→ Provided data:
☆ ☆ ☆ ☆ ☆ ☆ ☆
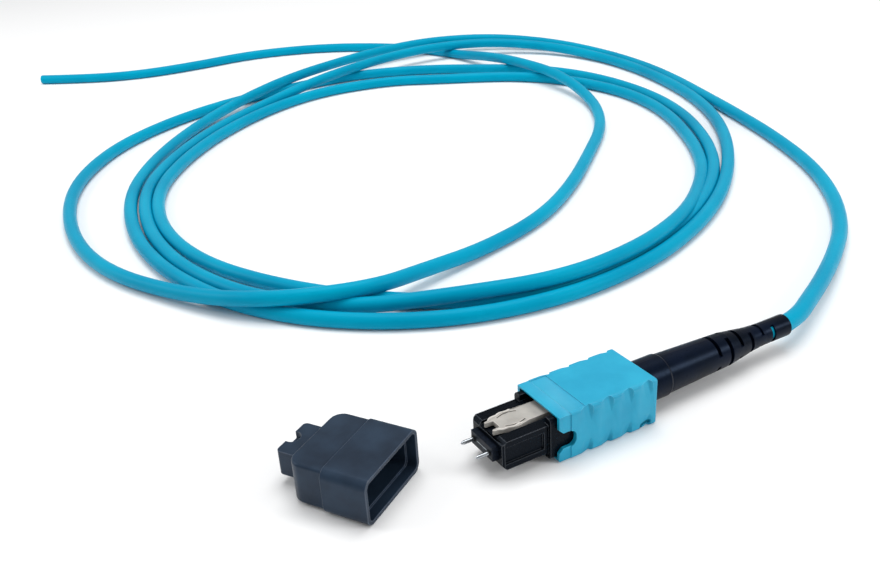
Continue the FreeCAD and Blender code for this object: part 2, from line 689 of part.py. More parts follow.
def strain_relief_boot():
    """The soft tapered boot: a round body, a neck cut by staggered pairs of slots, and a plain tail."""
    piece = plug_body("strain_relief_boot")
    front = FLANGE_BACK
    counterbore = "(%s / 2 + relief_grip)" % CRIMP_SIZE
    cable_way = "(cable_size / 2 + relief_grip / 2)"
    profile = sketch_on(piece, "ReliefProfile", role="YZ_Plane")
    polygon(profile, [
        (counterbore, front),
        (RELIEF_SIZE + " / 2", front),
        (RELIEF_SIZE + " / 2", front + " - relief_collar_long"),
        (RELIEF_SIZE + " / 2 - relief_step", front + " - relief_collar_long - 2 * relief_step"),
        ("relief_shoulder_size / 2", front + " - relief_shoulder_at"),
        ("relief_neck_size / 2", front + " - relief_neck_at"),
        ("relief_tail_size / 2", front + " - relief_neck_at - 3"),
        ("relief_tail_size / 2", RELIEF_BACK),
        (cable_way, RELIEF_BACK),
        (cable_way, BARREL_BACK),
        (counterbore, BARREL_BACK),
    ])
    revolve(piece, profile)
    rows = (("ReliefSlotsUp", "YZ_Plane", "0"), ("ReliefSlotsAcross", "XZ_Plane", "relief_slot_pitch"))
    for name, role, start in rows:
        slots = sketch_on(piece, name, role=role)
        ahead = "(%s - relief_slot_first - %s)" % (front, start)
        for side in ("", "-"):
            rectangle(slots, side + "relief_web / 2", side + RELIEF_SIZE, ahead, ahead + " + relief_slot")
        cut = pocket_across(piece, slots)
        rows = piece.newObject("PartDesign::LinearPattern", name + "Rows")
        rows.Originals = [cut]
        rows.Direction = (plane(piece, "Z_Axis"), [""])
        rows.Reversed = True
        rows.setExpression("Length", cells("2 * relief_slot_pitch * (relief_slot_pairs - 1)"))
        rows.setExpression("Occurrences", cells("relief_slot_pairs"))
        piece.Tip = rows
    return piece


# -------------------------------------------------------------------------------- polarity keys
def polarity_key(label, side, slid_back):
    """A sliding key plate: a forked tip, then two springy legs that bulge outwards beside bent slots."""
    piece = plug_body(label)
    piece.setExpression("Placement.Base.y", cells(slid_back))
    tip = "(%s - key_tip_inset)" % NOSE_FACE
    high = "(key_floor + key_gap + key_thick)" if side == "" else "-(key_floor + key_gap)"
    bulge = "(key_wide / 2 + leg_bulge)"
    half = [
        ("key_wide / 2", tip + " - key_long"),
        ("key_wide / 2", tip + " - 4 * leg_bend"),
        (bulge, tip + " - 3 * leg_bend"),
        (bulge, tip + " - 2.2 * leg_bend"),
        ("(key_wide / 2 - leg_waist)", tip + " - 1.1 * leg_bend"),
        ("(fork_wide / 2 + prong_wide)", tip + " - 0.4 * leg_bend"),
        ("(fork_wide / 2 + prong_wide - 0.15)", tip),
        ("(fork_wide / 2 + 0.1)", tip + " - 0.1"),
        ("fork_wide / 2", tip + " - fork_long"),
    ]
    plate = sketch_on(piece, label + "Plate", "-%s" % high, role="XZ_Plane")
    polygon(plate, half + [("-" + across, up) for across, up in reversed(half)])
    pad(piece, plate, "key_thick")
    cuts = sketch_on(piece, label + "Cuts", role="XZ_Plane")
    bends = [("leg_slot_at", "3.9"), ("(leg_slot_at + leg_bulge)", "3"), ("(leg_slot_at + leg_bulge)", "2.3"),
             ("leg_slot_at", "1.5")]
    for hand in ("", "-"):
        inner = [(hand + across, "%s - %s * leg_bend" % (tip, back)) for across, back in bends]
        outer = [(hand + "(%s + leg_slot)" % across, "%s - %s * leg_bend" % (tip, back))
                 for across, back in bends]
        polygon(cuts, inner + outer[::-1])
    pocket_across(piece, cuts)
    soften(piece, "Fillet", "leg_bend", UP, lambda middle: number(tip + " - 4.2 * leg_bend") < middle.z
           < number(tip + " - 0.9 * leg_bend") and abs(middle.x) > number("key_wide / 2 - leg_waist - 0.1"))
    soften(piece, "Fillet", "0.15", UP, lambda middle: middle.z > number(tip + " - 0.2")
           or near(middle.z, tip + " - fork_long"))
    return piece


# --------------------------------------------------------------------------------------- dust cap
def dust_cap():
    """The cap: a wide mouth, a body with rounded shoulders, a stepped room for the nose and a pull tab."""
    piece = doc.addObject("PartDesign::Body", "dust_cap")
    piece.Label = "dust_cap"
    turned = Rotation(Vector(0, 0, 1), number("cap_angle")) * Rotation(Vector(1, 0, 0), 90)
    piece.Placement = Placement(Vector(0, 0, 0), turned)
    piece.setExpression("Placement.Base.x", cells("cap_mouth_x"))
    piece.setExpression("Placement.Base.y", cells("cap_mouth_y"))
    piece.setExpression("Placement.Base.z", cells("cap_high / 2"))
    back = "-(cap_mouth_long + cap_body_long)"
    body_wide = "(cap_wide - 2 * cap_step)"
    body_high = "(cap_high - 2 * cap_roof_step)"
    mouth = sketch_on(piece, "CapMouth", "-cap_mouth_long")
    centred(mouth, "cap_wide", "cap_high")
    pad(piece, mouth, "cap_mouth_long")
    soften(piece, "Fillet", "cap_corner", FORWARD, lambda middle: True)
    barrel = sketch_on(piece, "CapBody", back)
    centred(barrel, body_wide, body_high)
    pad(piece, barrel, "cap_body_long")
    soften(piece, "Fillet", "cap_shoulder", UP, lambda middle: near(middle.z, back))
    soften(piece, "Fillet", "cap_brow", ACROSS, lambda middle: near(middle.z, back))
    tab_end = back + " - cap_tab_long"
    tab = sketch_on(piece, "CapTab", tab_end)
    centred(tab, "cap_tab_wide", "cap_tab_high")
    pad(piece, tab, "cap_tab_long + cap_brow")
    soften(piece, "Fillet", "cap_tab_corner", UP, lambda middle: near(middle.z, tab_end))
    notch = sketch_on(piece, "CapTabNotch", "-cap_tab_high / 2", role="XZ_Plane")
    circle(notch, "cap_notch_wide", "0", tab_end + " - cap_notch_wide / 2 + cap_notch_long")
    thumb = pocket(piece, notch, "cap_notch_deep", forward=True)
    below = piece.newObject("PartDesign::Mirrored", "CapTabNotchBelow")
    below.Originals = [thumb]
    below.MirrorPlane = (plane(piece, "XZ_Plane"), [""])
    piece.Tip = below
    room_wide = "(cap_wide - 2 * cap_wall)"
    room_high = "(cap_high - 2 * cap_wall)"
    inner_corner = "(cap_corner - cap_wall)"
    room = sketch_on(piece, "CapRoom")
    centred(room, room_wide, room_high)
    pocket(piece, room, "cap_room_deep")
    soften(piece, "Fillet", inner_corner, FORWARD, lambda middle: near(middle.z, "-cap_room_deep / 2"))
    hall = sketch_on(piece, "CapHall")
    centred(hall, room_wide + " - 2 * cap_hall_step", room_high + " - 2 * cap_hall_step")
    pocket(piece, hall, "cap_hall_deep")
    soften(piece, "Fillet", inner_corner, FORWARD,
           lambda middle: near(middle.z, "-(cap_room_deep + cap_hall_deep) / 2"))
    seat = sketch_on(piece, "CapSeat")
    centred(seat, "(nose_wide + 2 * cap_fit)", "(nose_high + 2 * cap_fit)")
    pocket(piece, seat, "cap_seat_deep")
    return piece


# ---------------------------------------------------------------------------- springs and cable
def feature(label, shape):
    """A piece whose shape is made with Part's own functions."""
    piece = doc.addObject("Part::Feature", label)
    piece.Label = label
    piece.Shape = shape
    return piece


def coil_spring(label, turns, wire, length, coil, flatten, place):
    """A spring of round wire about local z, bent in short straight runs, and oval where flatten isn't 1."""
    per_turn = 12
    count = turns * per_turn
    places = []
    for step in range(count + 1):
        turn = 2 * math.pi * step / per_turn
        places.append(Vector(coil / 2 * math.cos(turn), coil / 2 * flatten * math.sin(turn),
                             wire + (length - 2 * wire) * step / count))
    path = Part.makePolygon(places)
    section = Part.Wire([Part.Circle(places[0], places[1] - places[0], wire / 2).toShape()])
    spring = path.makePipeShell([section], True, False, 1)
    spring.Placement = place
    return feature(label, spring)


def rounded_path(points, closed=False):
    """Straight runs joined by tangent arcs, each as large as the shorter run beside it allows."""
    places = [Vector(*point) for point in points]
    count = len(places)
    inner = range(count) if closed else range(1, count - 1)
    edges = []
    joints = {}
    radii = []
    for step in inner:
        before, here, after = places[step - 1], places[step], places[(step + 1) % count]
        back = before - here
        ahead = after - here
        half_turn = (math.pi - back.getAngle(ahead)) / 2
        reach = 0.45 * min(back.Length, ahead.Length)
        radius = reach / math.tan(half_turn)
        radii.append(radius)
        back.normalize()
        ahead.normalize()
        middle = back + ahead
        middle.normalize()
        centre_way = radius / math.cos(half_turn)
        joints[step] = (here + back * reach, here + middle * (centre_way - radius), here + ahead * reach)
    start = joints[count - 1][2] if closed else places[0]
    for step in inner:
        entry, top, leave = joints[step]
        edges.append(Part.LineSegment(start, entry).toShape())
        edges.append(Part.Arc(entry, top, leave).toShape())
        start = leave
    if not closed:
        edges.append(Part.LineSegment(start, places[-1]).toShape())
    return Part.Wire(edges), radii


def cable_run(label, points):
    """A plain tube of the cable along a route, with its radii and volume told."""
    path, radii = rounded_path(points)
    start = Vector(*points[0])
    heading = Vector(*points[1]) - start
    section = Part.Wire([Part.Circle(start, heading, number("cable_size") / 2).toShape()])
    tube = path.makePipeShell([section], True, False)
    expected = math.pi * number("cable_size") ** 2 / 4 * path.Length
    print("%-18s length %7.1f  radii %s  volume ratio %.4f"
          % (label, path.Length, " ".join("%.0f" % radius for radius in radii), tube.Volume / expected))
    return feature(label, tube)


def coil_ring():
    """One closed solid of the coil's outer shape."""
    outside = Part.Face(rounded_path([point + (0,) for point in COIL_OUTSIDE], closed=True)[0])
    inside = Part.Face(rounded_path([point + (0,) for point in COIL_INSIDE], closed=True)[0])
    ring = outside.cut(inside).extrude(Vector(0, 0, number("coil_high")))
    return feature("cable_coil", ring)


def build():
    """Makes every piece, checks the document and writes one STEP file a piece."""
    axis = number("housing_high / 2")
    pieces = [
        outer_housing(),
        inner_housing(),
        ferrule(),
        guide_pin("guide_pin_left", "-"),
        guide_pin("guide_pin_right", ""),
        pin_clamp(),
        ferrule_boot(),
        fibre_ribbon(),
        spring_push(),
        yarn_sleeve(),
        crimp_ring(),
        strain_relief_boot(),
        polarity_key("polarity_key_top", "", "0"),
        polarity_key("polarity_key_bottom", "-", "key_travel"),
        dust_cap(),
    ]
    doc.recompute()

    forward = Rotation(Vector(1, 0, 0), 90)
    side_place = number("(%s / 2 + %s / 2) / 2" % (CORE_WIDE, CAVITY_WIDE))
    side_coil = number("spring_room - side_wire - 2 * side_slack")
    side_length = number("%s - ledge_long - %s" % (LEDGE_FACE, CORE_BACK))
    for label, across in (("coupling_spring_left", -side_place), ("coupling_spring_right", side_place)):
        place = Placement(Vector(across, -number(CORE_BACK), axis), forward)
        pieces.append(coil_spring(label, SIZES["side_turns"], number("side_wire"), side_length,
                                  side_coil, 1, place))
    main_length = number("%s - %s" % (CLAMP_BACK, PUSH_FACE))
    pieces.append(coil_spring("main_spring", SIZES["main_turns"], number("main_wire"), main_length,
                              number("main_coil_wide"), number("main_coil_high / main_coil_wide"),
                              Placement(Vector(0, -number(PUSH_FACE), axis), forward)))

    exit_y = -number(RELIEF_BACK)
    inside = Part.makeCylinder(number("cable_size") / 2, exit_y + number(BARREL_BACK),
                               Vector(0, -number(BARREL_BACK), axis), Vector(0, 1, 0))
    pieces.append(feature("cable_in_boot", inside))
    pieces.append(cable_run("cable_lead", [(0.0, exit_y, axis)] + LEAD))
    pieces.append(cable_run("cable_outer_loop", OUTER_LOOP))
    pieces.append(cable_run("cable_inner_loop", INNER_LOOP))
    pieces.append(cable_run("cable_tail", TAIL))
    pieces.append(coil_ring())

    doc.recompute()
    for item in doc.Objects:
        if "Invalid" in item.State or "Error" in item.State:
            raise RuntimeError("%s is %s" % (item.Name, item.State))
    for piece in pieces:
        if piece.Shape.isNull() or not piece.Shape.isValid():
            raise RuntimeError("%s has no valid shape" % piece.Label)
    os.makedirs("parts", exist_ok=True)
    for piece in pieces:
        piece.Shape.exportStep("parts/%s.step" % piece.Label)
        print("%-22s solids %d  volume %9.2f" % (piece.Label, len(piece.Shape.Solids), piece.Shape.Volume))


build()
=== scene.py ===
# %% [markdown]
# # A fibre connector and its coiled patch cable
#
# The object is a multi-fibre push-on plug: an aqua sleeve slides on a black body, a dark ferrule with
# two steel pins stands at its front, and a rubber boot leads a round aqua cable away to a loose coil.
# The dust cap lies beside it. All solids come from the imported CAD model, so this lesson only dresses
# them: it lays the cable as one soft line, gives each part its finish, rounds the moulded edges, copies
# the springs, and adds what is too fine for the CAD on the keys, the ferrule's face and the boot.

# %% Load the imported model
import json
import math

import bmesh
import bpy
import numpy as np
from mathutils import Matrix, Vector

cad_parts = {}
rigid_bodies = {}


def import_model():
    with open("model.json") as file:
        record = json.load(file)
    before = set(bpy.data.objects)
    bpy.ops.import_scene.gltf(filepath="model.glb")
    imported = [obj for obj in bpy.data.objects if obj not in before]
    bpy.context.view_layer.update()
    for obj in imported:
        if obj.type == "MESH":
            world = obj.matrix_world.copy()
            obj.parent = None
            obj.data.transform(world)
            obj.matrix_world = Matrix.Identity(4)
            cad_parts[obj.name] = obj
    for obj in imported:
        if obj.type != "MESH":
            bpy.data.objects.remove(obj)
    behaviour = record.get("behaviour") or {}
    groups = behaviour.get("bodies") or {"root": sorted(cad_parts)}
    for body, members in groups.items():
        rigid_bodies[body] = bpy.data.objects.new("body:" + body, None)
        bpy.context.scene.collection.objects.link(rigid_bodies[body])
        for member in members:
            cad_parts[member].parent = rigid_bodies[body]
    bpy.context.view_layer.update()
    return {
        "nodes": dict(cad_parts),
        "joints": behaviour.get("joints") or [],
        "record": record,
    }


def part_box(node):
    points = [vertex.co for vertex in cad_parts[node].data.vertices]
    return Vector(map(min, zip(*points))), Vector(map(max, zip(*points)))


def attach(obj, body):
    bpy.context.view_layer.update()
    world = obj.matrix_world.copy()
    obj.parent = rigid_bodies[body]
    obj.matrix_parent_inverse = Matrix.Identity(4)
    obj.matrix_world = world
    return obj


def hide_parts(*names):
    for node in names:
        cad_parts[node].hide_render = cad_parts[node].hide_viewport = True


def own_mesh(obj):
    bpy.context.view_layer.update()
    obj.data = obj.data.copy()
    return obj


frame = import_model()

MM = 0.001  # a length that is typed in millimetres is turned to metres with this
scene = bpy.context.scene

# %% [markdown]
# ## The camera
#
# The plug is small and the coil behind it is large, so the view is a close one with strong
# perspective: the camera stands a hand's breadth above the floor, in front and to the right of the
# plug. Its place is typed in, and its turn is worked out from two angles and a small roll.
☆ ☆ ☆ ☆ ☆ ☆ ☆
→ Required task:
Nothing but the lines from the line with "obj.data = obj.data.copy()" to the last line of the listing above should appear; please retype them exactly, both ends included.

→ Reply to the task:
    obj.data = obj.data.copy()
    return obj


frame = import_model()

MM = 0.001  # a length that is typed in millimetres is turned to metres with this
scene = bpy.context.scene

# %% [markdown]
# ## The camera
#
# The plug is small and the coil behind it is large, so the view is a close one with strong
# perspective: the camera stands a hand's breadth above the floor, in front and to the right of the
# plug. Its place is typed in, and its turn is worked out from two angles and a small roll.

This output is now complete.